Alda Clark’s Cornbread Dressing
1 pan yellow corn bread
1 pound ground beef
1 chicken boiled and chopped
2 onions, chopped
4 to 5 green onions
1 stalk celery, chopped
Salt and pepper to taste
10 boiled and chopped eggs
Chicken broth
Directions: Bake cornbread. Cook ground beef. Chop and saute vegetables. Boil and shop eggs. Crumble cornbread when cool. Add vegetables and ground beef and chicken. Pour in enough chicken broth to make it moist and stir. Add chopped boiled eggs and salt and pepper. Bake in the oven until done at 350 degrees. Stir a couple of times so it won’t be packed like a cake. After browning on top, remove and serve with cranberry sauce.
Sharon Mele’s Cornbread Dressing
3 to 4 boxes Jiffy cornbread
1 Jimmy Dean sausage roll
1 Savoie dressing mix
1 onion
2 green bell peppers
4 to 6 boiled eggs
2 chicken breasts
1 to 2 cartons chicken stock (or stock from boiled chicken)
Directions: Make cornbread per instructions, preferably at least the day before to let the cornbread dry out.
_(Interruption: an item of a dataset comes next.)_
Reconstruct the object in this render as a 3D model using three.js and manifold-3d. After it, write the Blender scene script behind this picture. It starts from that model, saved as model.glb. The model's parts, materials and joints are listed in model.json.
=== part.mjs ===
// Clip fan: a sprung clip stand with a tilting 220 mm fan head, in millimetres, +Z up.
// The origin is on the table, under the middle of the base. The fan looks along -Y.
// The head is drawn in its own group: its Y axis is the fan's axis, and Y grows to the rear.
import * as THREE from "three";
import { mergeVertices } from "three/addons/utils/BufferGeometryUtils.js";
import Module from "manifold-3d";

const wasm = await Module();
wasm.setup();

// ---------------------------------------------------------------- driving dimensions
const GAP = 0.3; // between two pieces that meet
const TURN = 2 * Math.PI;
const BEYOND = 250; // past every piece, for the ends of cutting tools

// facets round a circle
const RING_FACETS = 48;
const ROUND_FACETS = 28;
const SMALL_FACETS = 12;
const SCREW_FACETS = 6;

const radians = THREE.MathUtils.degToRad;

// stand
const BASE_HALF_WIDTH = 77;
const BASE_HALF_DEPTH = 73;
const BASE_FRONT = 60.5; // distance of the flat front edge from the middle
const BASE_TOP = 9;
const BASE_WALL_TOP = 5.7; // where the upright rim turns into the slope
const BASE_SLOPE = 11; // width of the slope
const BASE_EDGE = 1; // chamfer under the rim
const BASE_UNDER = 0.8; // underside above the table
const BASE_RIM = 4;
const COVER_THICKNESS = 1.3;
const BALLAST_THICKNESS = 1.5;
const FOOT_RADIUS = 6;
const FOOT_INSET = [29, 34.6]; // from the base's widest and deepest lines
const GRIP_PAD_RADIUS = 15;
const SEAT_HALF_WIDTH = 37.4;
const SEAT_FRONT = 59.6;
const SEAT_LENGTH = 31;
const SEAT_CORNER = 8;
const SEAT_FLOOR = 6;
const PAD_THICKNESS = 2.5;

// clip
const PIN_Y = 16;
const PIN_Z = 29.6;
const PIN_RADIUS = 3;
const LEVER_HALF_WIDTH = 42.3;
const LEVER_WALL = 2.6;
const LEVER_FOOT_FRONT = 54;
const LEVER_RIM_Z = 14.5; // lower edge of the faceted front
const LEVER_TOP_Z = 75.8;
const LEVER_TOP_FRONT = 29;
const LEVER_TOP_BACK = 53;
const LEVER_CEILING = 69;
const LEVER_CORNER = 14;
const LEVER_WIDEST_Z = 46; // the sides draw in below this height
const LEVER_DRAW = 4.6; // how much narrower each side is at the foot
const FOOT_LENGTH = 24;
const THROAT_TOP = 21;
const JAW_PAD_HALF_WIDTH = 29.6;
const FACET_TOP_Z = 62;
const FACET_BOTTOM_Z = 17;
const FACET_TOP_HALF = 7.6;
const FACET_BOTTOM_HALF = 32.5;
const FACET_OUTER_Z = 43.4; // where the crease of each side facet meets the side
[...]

Season and boil the chicken breasts. (Save water for stock if needed). Shred the cooked chicken. Brown the sausage, then mince and saute the onions and half the bell pepper with it. Add the Savoie dressing mix. Cook through. Add the shredded chicken and boiled eggs. Slice the remaining bell peppers into rings to decorate the top. In a large baking dish, crumble the cornbread and mix into sausage mixture. Use the broth to make sure the cornbread is good and moist, but not soaking. Bake at 350 degrees covered for 45 minutes, uncovered for about 15 minutes until golden brown. Use the amount of broth that yields the moistness desired.
Irma Lee Gimnick Parker’s Cornbread Dressing
(From Brenda Parker)
Bag of chicken leg quarters or a whole chicken
Two pans yellow cornbread
1 dozen eggs
Chicken livers
Chicken gizzards
1 cup cooked white rice
Directions: Boil chicken, let cool and debone. (Keep the broth.) Boil livers and gizzard and chop real fine. Boil eggs and chop. Add cooked rice and crumbled cornbread. Mix. Season with salt and pepper. Add broth from the boiled chicken and bake at 400 degrees until brown.
Momma Lone’s Cornbread Dressing
Two skillets of cornbread cooked and cooled
1 dozen eggs, boiled and chopped
2 cans cream of celery soup
2 cans cream of chicken soup
3 to 5 stalks celery, chopped fine
2 to 3 bell peppers, chopped fine
2 onions, chopped fine
2 bunches onion tops, chopped
Chicken broth to taste
Directions: Cook two 10-inch cast iron skillets of cornbread. (Use the recipe below or the mix of your choice.) Boil, peel and chop a dozen eggs. When cornbread cools, crumble it and mix with vegetables and soups. Bake for 1 hour at 350 degrees.
Cornbread
1 tablespoon bacon drippings (or vegetable oil)
2 cups cornmeal or ½ cups cornmeal and ½ cup all purpose flour
1 teaspoon salt
1 large egg
1 ¼ cups buttermilk
6 tablespoons unsalted butter, melted.
Directions: Put bacon drippings in a 10-inch cast iron skillet. Put it in the oven. Turn the oven to 400 degrees to preheat. Whisk together dry ingredients. Beat an egg in another bowl. Pour in buttermilk and mix. Pour into dry ingredients. Stir in melted butter.